[Begin Records supplied]
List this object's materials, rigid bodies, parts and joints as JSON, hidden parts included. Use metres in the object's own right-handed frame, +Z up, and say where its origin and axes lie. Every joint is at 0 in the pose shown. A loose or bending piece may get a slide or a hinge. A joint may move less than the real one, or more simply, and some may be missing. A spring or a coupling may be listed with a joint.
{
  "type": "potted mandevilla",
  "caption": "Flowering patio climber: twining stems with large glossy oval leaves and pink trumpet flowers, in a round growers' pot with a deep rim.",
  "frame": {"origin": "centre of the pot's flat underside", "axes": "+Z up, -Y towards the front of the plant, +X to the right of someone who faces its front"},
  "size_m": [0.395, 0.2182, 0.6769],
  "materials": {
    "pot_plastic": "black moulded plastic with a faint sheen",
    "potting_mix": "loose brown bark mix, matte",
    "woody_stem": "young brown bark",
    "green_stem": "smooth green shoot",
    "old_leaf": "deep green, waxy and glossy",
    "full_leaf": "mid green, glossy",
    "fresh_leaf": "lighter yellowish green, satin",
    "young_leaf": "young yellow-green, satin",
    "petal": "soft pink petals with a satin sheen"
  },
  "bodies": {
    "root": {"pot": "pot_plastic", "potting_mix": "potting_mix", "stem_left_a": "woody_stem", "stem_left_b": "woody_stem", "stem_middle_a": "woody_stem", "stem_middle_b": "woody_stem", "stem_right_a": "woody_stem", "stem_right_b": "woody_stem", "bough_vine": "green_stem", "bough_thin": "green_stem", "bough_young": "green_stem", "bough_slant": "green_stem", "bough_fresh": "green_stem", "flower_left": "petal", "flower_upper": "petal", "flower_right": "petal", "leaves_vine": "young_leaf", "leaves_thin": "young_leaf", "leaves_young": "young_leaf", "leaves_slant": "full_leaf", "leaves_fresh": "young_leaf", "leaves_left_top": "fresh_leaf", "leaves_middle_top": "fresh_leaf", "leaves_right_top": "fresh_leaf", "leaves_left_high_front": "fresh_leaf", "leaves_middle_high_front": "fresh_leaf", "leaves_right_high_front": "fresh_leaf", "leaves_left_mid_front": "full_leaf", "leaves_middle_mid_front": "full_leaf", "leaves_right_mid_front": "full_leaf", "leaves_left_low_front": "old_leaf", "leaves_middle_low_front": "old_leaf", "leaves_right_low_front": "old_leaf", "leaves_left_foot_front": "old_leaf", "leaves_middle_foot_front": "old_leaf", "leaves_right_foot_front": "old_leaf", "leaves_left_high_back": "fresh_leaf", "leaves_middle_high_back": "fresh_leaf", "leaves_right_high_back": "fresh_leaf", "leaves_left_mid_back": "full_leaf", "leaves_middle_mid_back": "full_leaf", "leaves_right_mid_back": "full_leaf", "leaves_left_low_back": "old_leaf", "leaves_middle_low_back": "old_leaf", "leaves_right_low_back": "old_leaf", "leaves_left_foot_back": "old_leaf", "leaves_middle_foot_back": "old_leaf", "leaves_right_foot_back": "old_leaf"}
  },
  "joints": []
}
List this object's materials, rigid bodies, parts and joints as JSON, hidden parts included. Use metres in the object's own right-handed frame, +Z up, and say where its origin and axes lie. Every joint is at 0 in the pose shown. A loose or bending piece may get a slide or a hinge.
[End Records supplied]
» Prompt
Output the records above in their entirety, exactly.

» Correct result
List this object's materials, rigid bodies, parts and joints as JSON, hidden parts included. Use metres in the object's own right-handed frame, +Z up, and say where its origin and axes lie. Every joint is at 0 in the pose shown. A loose or bending piece may get a slide or a hinge. A joint may move less than the real one, or more simply, and some may be missing. A spring or a coupling may be listed with a joint.
{
  "type": "potted mandevilla",
  "caption": "Flowering patio climber: twining stems with large glossy oval leaves and pink trumpet flowers, in a round growers' pot with a deep rim.",
  "frame": {"origin": "centre of the pot's flat underside", "axes": "+Z up, -Y towards the front of the plant, +X to the right of someone who faces its front"},
  "size_m": [0.395, 0.2182, 0.6769],
  "materials": {
    "pot_plastic": "black moulded plastic with a faint sheen",
    "potting_mix": "loose brown bark mix, matte",
    "woody_stem": "young brown bark",
    "green_stem": "smooth green shoot",
    "old_leaf": "deep green, waxy and glossy",
    "full_leaf": "mid green, glossy",
    "fresh_leaf": "lighter yellowish green, satin",
    "young_leaf": "young yellow-green, satin",
    "petal": "soft pink petals with a satin sheen"
  },
  "bodies": {
    "root": {"pot": "pot_plastic", "potting_mix": "potting_mix", "stem_left_a": "woody_stem", "stem_left_b": "woody_stem", "stem_middle_a": "woody_stem", "stem_middle_b": "woody_stem", "stem_right_a": "woody_stem", "stem_right_b": "woody_stem", "bough_vine": "green_stem", "bough_thin": "green_stem", "bough_young": "green_stem", "bough_slant": "green_stem", "bough_fresh": "green_stem", "flower_left": "petal", "flower_upper": "petal", "flower_right": "petal", "leaves_vine": "young_leaf", "leaves_thin": "young_leaf", "leaves_young": "young_leaf", "leaves_slant": "full_leaf", "leaves_fresh": "young_leaf", "leaves_left_top": "fresh_leaf", "leaves_middle_top": "fresh_leaf", "leaves_right_top": "fresh_leaf", "leaves_left_high_front": "fresh_leaf", "leaves_middle_high_front": "fresh_leaf", "leaves_right_high_front": "fresh_leaf", "leaves_left_mid_front": "full_leaf", "leaves_middle_mid_front": "full_leaf", "leaves_right_mid_front": "full_leaf", "leaves_left_low_front": "old_leaf", "leaves_middle_low_front": "old_leaf", "leaves_right_low_front": "old_leaf", "leaves_left_foot_front": "old_leaf", "leaves_middle_foot_front": "old_leaf", "leaves_right_foot_front": "old_leaf", "leaves_left_high_back": "fresh_leaf", "leaves_middle_high_back": "fresh_leaf", "leaves_right_high_back": "fresh_leaf", "leaves_left_mid_back": "full_leaf", "leaves_middle_mid_back": "full_leaf", "leaves_right_mid_back": "full_leaf", "leaves_left_low_back": "old_leaf", "leaves_middle_low_back": "old_leaf", "leaves_right_low_back": "old_leaf", "leaves_left_foot_back": "old_leaf", "leaves_middle_foot_back": "old_leaf", "leaves_right_foot_back": "old_leaf"}
  },
  "joints": []
}
List this object's materials, rigid bodies, parts and joints as JSON, hidden parts included. Use metres in the object's own right-handed frame, +Z up, and say where its origin and axes lie. Every joint is at 0 in the pose shown. A loose or bending piece may get a slide or a hinge.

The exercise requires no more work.